*WHAT IS NEEDED:* Return the lines exactly as they stand, from the first of the material through the line containing "return columns".

*DATA LINES:*

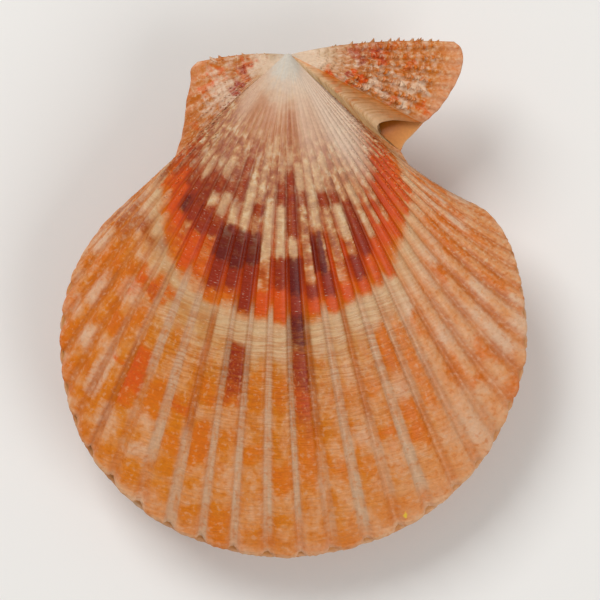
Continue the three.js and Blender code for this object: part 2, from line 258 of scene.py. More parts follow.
def notchColumns(isRight):
    at, _ = marginCurve(notchMargin if isRight else closedEarMargin)
    depth = growthRule["troughDepth"] if isRight else 0
    columns = []
    for share in np.arange(fineness["notchSteps"]) / fineness["notchSteps"]:
        edge = blendTo(growthRule["fanEdge"], growthRule["earThickness"], smooth(share, 0, 0.35))
        start = blendTo(frontFlank["start"], earStart, share)
        lift = -depth * math.sin(math.pi * share)
        columns.append(makeColumn(at(share), start, edge=edge, rib=share, lift=lift, part="trough"))
    return columns


def valveColumns(isRight):
    hindEar = earColumns(hindEarMargin, "hindEar", growthRule["hindEarRiblet"])[:-1]
    frontEar = earColumns(frontEarMargin, "frontEar", growthRule["frontEarRiblet"])
    fold = 2 / fineness["earSteps"]
    for i, column in enumerate(hindEar):
        column["bow"] = growthRule["hindFold"] * 0.5 ** (i * fold)
        column["lift"] *= 1 - smooth(i, len(hindEar) - fineness["earSteps"], len(hindEar) - 2)
    for i, column in enumerate(reversed(frontEar)):
        column["bow"] = growthRule["frontFold"] * 0.5 ** (i * fold)
    return hindEar + fanColumns(isRight) + notchColumns(isRight) + frontEar


# How large the shell was, as a share of its full size, at a turn of growth in radians
def shareOf(turn):
    return np.exp(-growthRule["spiralRate"] * turn) * np.cos(turn)


def shareAt(degrees):
    return float(shareOf(math.radians(degrees)))


# Turns of growth whose rows fall on the lips of the lamellae, with a second row just outside each lip
def growthRows(seed):
    rng = random.Random(seed)
    turns = np.linspace(0, 90, fineness["turnPlaces"])
    shrink = np.exp(-growthRule["spiralRate"] * np.radians(turns))
    flat = growthRule["fanReach"] * shrink * np.cos(np.radians(turns))
    high = growthRule["fanReach"] * shrink * np.sin(np.radians(turns))
    along = np.concatenate([[0], np.cumsum(np.hypot(np.diff(flat), np.diff(high)))])
    rows = [(0.0, fineness["marginLip"])]
    here = 0.0
    while here < along[-1] - fineness["beakLength"]:
        here += rng.choice(fineness["lamellaSizes"]) * fineness["lamellaPitch"]
        rows.append((here - fineness["lamellaStep"], 0.0))
        rows.append((here, rng.choice(fineness["lipHeights"])))
    rows += [(blendTo(here, along[-1], extra), 0.0) for extra in fineness["beakRows"]]
    turnAt = [float(np.interp(place, along, turns)) for place, _ in rows] + [90.0]
    return turnAt, [lip for _, lip in rows] + [0.0]


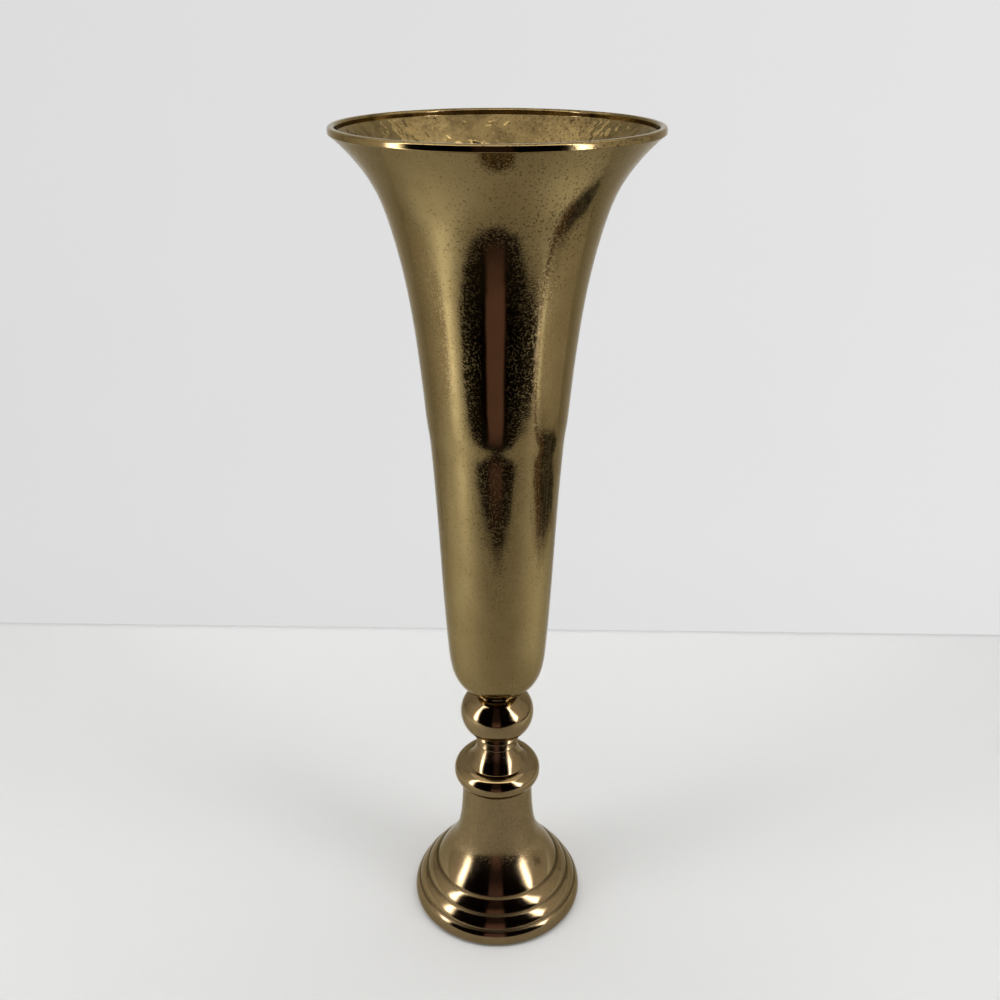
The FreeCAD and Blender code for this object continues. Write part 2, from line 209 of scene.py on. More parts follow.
def ball_outline(height):
    radius, end_radius = 28.2, 17.5
    foot_height, foot, waist, lip, collar_height, collar_radius = 5.6, 17.8, 16.0, 0.6, 4.0, 16.0
    foot_shares = ((0.60, 0.30), (0.26, 0.65))
    ball_shares = ((0.80, 0.0), (1.0142, 0.267), (1.0142, 0.678), (0.787, 0.912))
    top = height - collar_height
    flare = placed((waist, lip), (foot - waist, foot_height - lip), foot_shares)
    ball = placed((0, foot_height), (radius, top - foot_height), ball_shares)
    outline = Outline((BORE_RADIUS, 0))
    outline.line((foot, 0), (foot, lip))
    outline.curve(*flare, (waist, foot_height))
    outline.curve(*ball, (end_radius, top))
    outline.line((collar_radius, top), (collar_radius, height))
    outline.line((BORE_RADIUS, height), (BORE_RADIUS, 0))
    return outline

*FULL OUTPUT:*
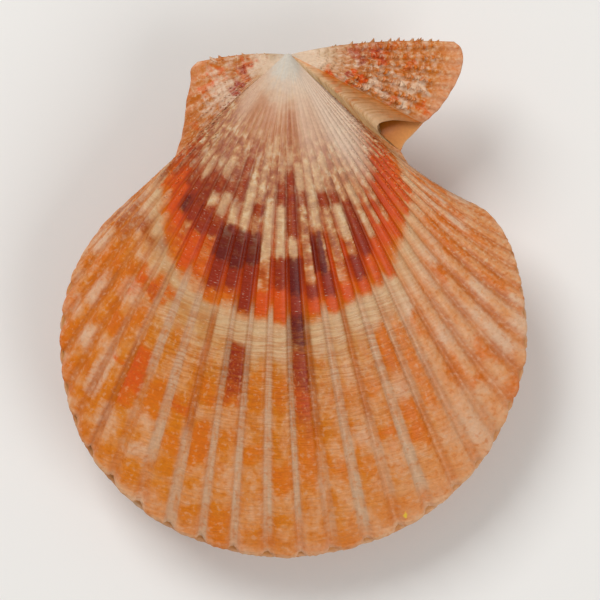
Continue the three.js and Blender code for this object: part 2, from line 258 of scene.py. More parts follow.
def notchColumns(isRight):
    at, _ = marginCurve(notchMargin if isRight else closedEarMargin)
    depth = growthRule["troughDepth"] if isRight else 0
    columns = []
    for share in np.arange(fineness["notchSteps"]) / fineness["notchSteps"]:
        edge = blendTo(growthRule["fanEdge"], growthRule["earThickness"], smooth(share, 0, 0.35))
        start = blendTo(frontFlank["start"], earStart, share)
        lift = -depth * math.sin(math.pi * share)
        columns.append(makeColumn(at(share), start, edge=edge, rib=share, lift=lift, part="trough"))
    return columns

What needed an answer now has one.